The number, which broke the previous record of 27, could change as the committee makes a final winnowing of the list before April 22.

Most are likely to survive, and to run. The newcomers include such special interest groups as:

The Casino Party — which seeks to legalize gambling;

The Green Weed Party — whose platform calls for the legalization of marijuana and other recreational drugs;

The Pnina Rosenblum Party — named for the cosmetics manufacturer, TV personality and former socialite who supports social issues, including women’s rights;

Strength to the Pensioners — a group that ran previously and was short by a whisker of getting the percentage of votes needed to enter the Knesset;

Several environmental parties: the Greens, Law and Nature, and Voice of the Surroundings;

The Right of the Man in the Family Party;

Heritage of the Forefathers — led by Ba-Gad.

The messages of many of these parties remain veiled for the moment in tantalizing obscurity.

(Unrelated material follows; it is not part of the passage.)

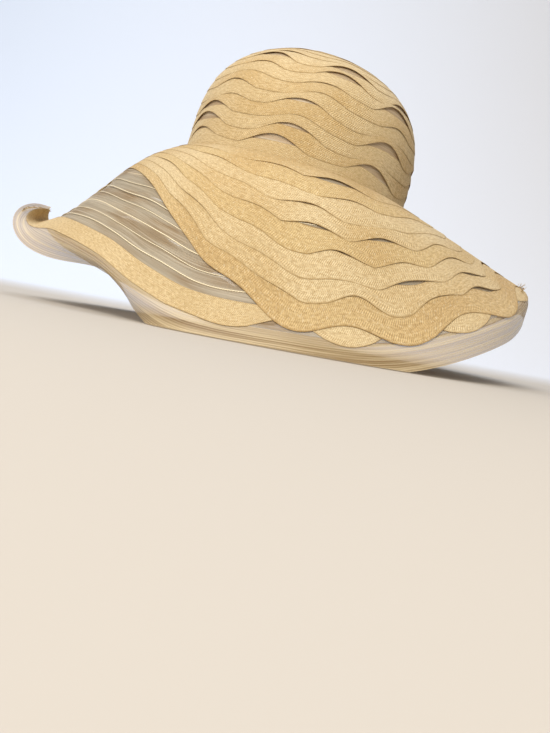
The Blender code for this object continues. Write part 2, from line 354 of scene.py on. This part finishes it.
straws = (
    straw_material("golden_knitted_straw_braid", *GOLDEN_STRAW),
    straw_material("pale_knitted_straw_braid", *PALE_STRAW),
    straw_material("sun_bleached_straw_braid", PALE_STRAW[0], GOLDEN_STRAW[1], GOLDEN_STRAW[2]),
)
# Painted shade: a darker straw for the row that turns down over the rim.
shade_painted_straw = straw_material("shade_painted_straw_braid", *SHADE_PAINTED_STRAW)
crown_pitch = (CROWN_LAST_SHARE - CROWN_FIRST_SHARE) / CROWN_ROWS
crown_swings = [
    CROWN_SWING * min(1, CROWN_TIP_SWING + seam / CROWN_SWING_ROWS) / CROWN_LENGTH
    for seam in range(CROWN_ROWS + 1)
]
crown_seams = [
    seam_curve(CROWN_SEAM_SEED + seam, CROWN_WAVES, CROWN_DRIFT * seam, swing)
    for seam, swing in enumerate(crown_swings)
]
crown_lenses = [
    lens_curve(CROWN_LENS_SEED + seam, CROWN_WAVES, CROWN_DRIFT * seam, CROWN_LENS_REACH, CROWN_HALF_WIDTH)
    for seam in range(CROWN_ROWS + 1)
]


def crown_row_edges(row):
    """Upper and lower edge of a crown row as functions of the azimuth. The gaps grow over the first rows."""
    top = CROWN_FIRST_SHARE + crown_pitch * row
    foot = top + crown_pitch
    tuck = BRAID_TUCK * crown_pitch

    def upper(azimuth):
        if row == 0:
            return np.zeros(azimuth.shape)
        small = min(1, row / CROWN_LENS_ROWS)
        lens = small * CROWN_LENS_DOWN / CROWN_LENGTH * crown_lenses[row](azimuth)
        return top + crown_seams[row](azimuth) - tuck + lens

    def lower(azimuth):
        if row == CROWN_ROWS - 1:
            return np.full(azimuth.shape, foot)
        small = min(1, (row + 1) / CROWN_LENS_ROWS)
        lens = small * CROWN_LENS_UP / CROWN_LENGTH * crown_lenses[row + 1](azimuth)
        return foot + crown_seams[row + 1](azimuth) + tuck - lens

    return upper, lower


for row in range(CROWN_ROWS):
    upper, lower = crown_row_edges(row)
    width = float(np.interp(CROWN_FIRST_SHARE + crown_pitch * (row + 0.5), PROFILE_SHARE, PROFILE_WIDTH))
    braid = braid_row(
        f"crown_straw_{row + 1:02d}", crown_face, upper, lower, crown_lenses[row + 1],
        math.tau * CROWN_HALF_WIDTH * width, around=ROW_AROUND if row else TIP_AROUND, pole=row == 0,
    )
    braid.data.materials.append(straws[1 + row % 2])
    cad_row = math.ceil(row * CROWN_CAD_ROWS / CROWN_ROWS)
    stands_for = f"crown_braid_{cad_row:02d}" if row else "crown_braid_tip"
    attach(braid, "root")
    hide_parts(stands_for)


# The brim cloth is one circle of the same organza, blocked to a bell that droops at the front and back and less
# at the sides. At the front left it is left bare, a sheer window with faint darker patches where it lies double.
class Section:
    """A radial section of the brim: where its edge lies, and how it falls, in degrees below level."""

    columns = ("edge_reach", "edge_height", "root_fall", "edge_fall", "border_fall")

    def __init__(self, azimuth, *values):
        self.azimuth = azimuth
        self.values = dict(zip(self.columns, values))


BRIM_SECTIONS = (
    Section(0, 0.209, 0.082, 15, 22, 100),
    Section(30, 0.213, 0.059, 18, 42, 78),
    Section(60, 0.207, 0.026, 22, 58, 60),
    Section(90, 0.191, 0.012, 24, 62, 52),
    Section(120, 0.198, 0.029, 22, 58, 56),
    Section(150, 0.205, 0.058, 20, 46, 44),
    Section(164, 0.206, 0.062, 19, 34, -10),
    Section(176, 0.208, 0.065, 18, 24, -125),
    Section(188, 0.203, 0.060, 18, 26, -60),
    Section(202, 0.191, 0.057, 19, 42, 90),
    Section(222, 0.176, 0.044, 22, 50, 165),
    Section(236, 0.171, 0.027, 26, 56, 125),
    Section(250, 0.167, 0.014, 28, 58, 75),
    Section(270, 0.165, 0.012, 30, 60, 56),
    Section(298, 0.176, 0.018, 28, 58, 64),
    Section(330, 0.196, 0.053, 20, 42, 84),
)
BRIM_HANDLE = 0.36
BRIM_ROOT_CLEAR = 0.0013
WINDOW_AZIMUTH = 200
WINDOW_REACH_LEFT = 30
WINDOW_REACH_RIGHT = 90
WINDOW_BUNCHING = 0.57
ORGANZA_BEIGE = "E4D9C3"
ORGANZA_SHADE = "B39A78"
ORGANZA_COVER = 0.66
RIPPLE_HEIGHT = 0.0009
RIPPLE_TURN = 21
RIPPLE_SWAY = 1.5
RIPPLE_SWAYS = 3
BRIM_CLOTH_AROUND = 240
BRIM_CLOTH_ACROSS = 36
BRIM_ROUND = 0.95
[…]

But they will explode upon the nation in full force three weeks or so before polling day, when the televised campaigning begins.

Each party gets a slice of the action on the small screen, though the parties in the outgoing Knesset get far more than the hopefuls and the unknowns.

The High Court of Justice recently ordered that both channels of Israel Television will be required to broadcast the pre-election ads. So non-political viewers will have to flee to the cable channels to escape the campaigns.

In fact, though, few people do.

Traditionally, the viewing public gets an enormous kick out of the often weird and sometimes wacky ads screened by some of the more esoteric parties. Often the next morning, people are whistling their jingles on the street, or quoting their slogans in conversation.

But on polling day, in the large majority of cases, the new little one-issue parties that spring up each election season fall by the wayside, their songs and little skits soon forgotten.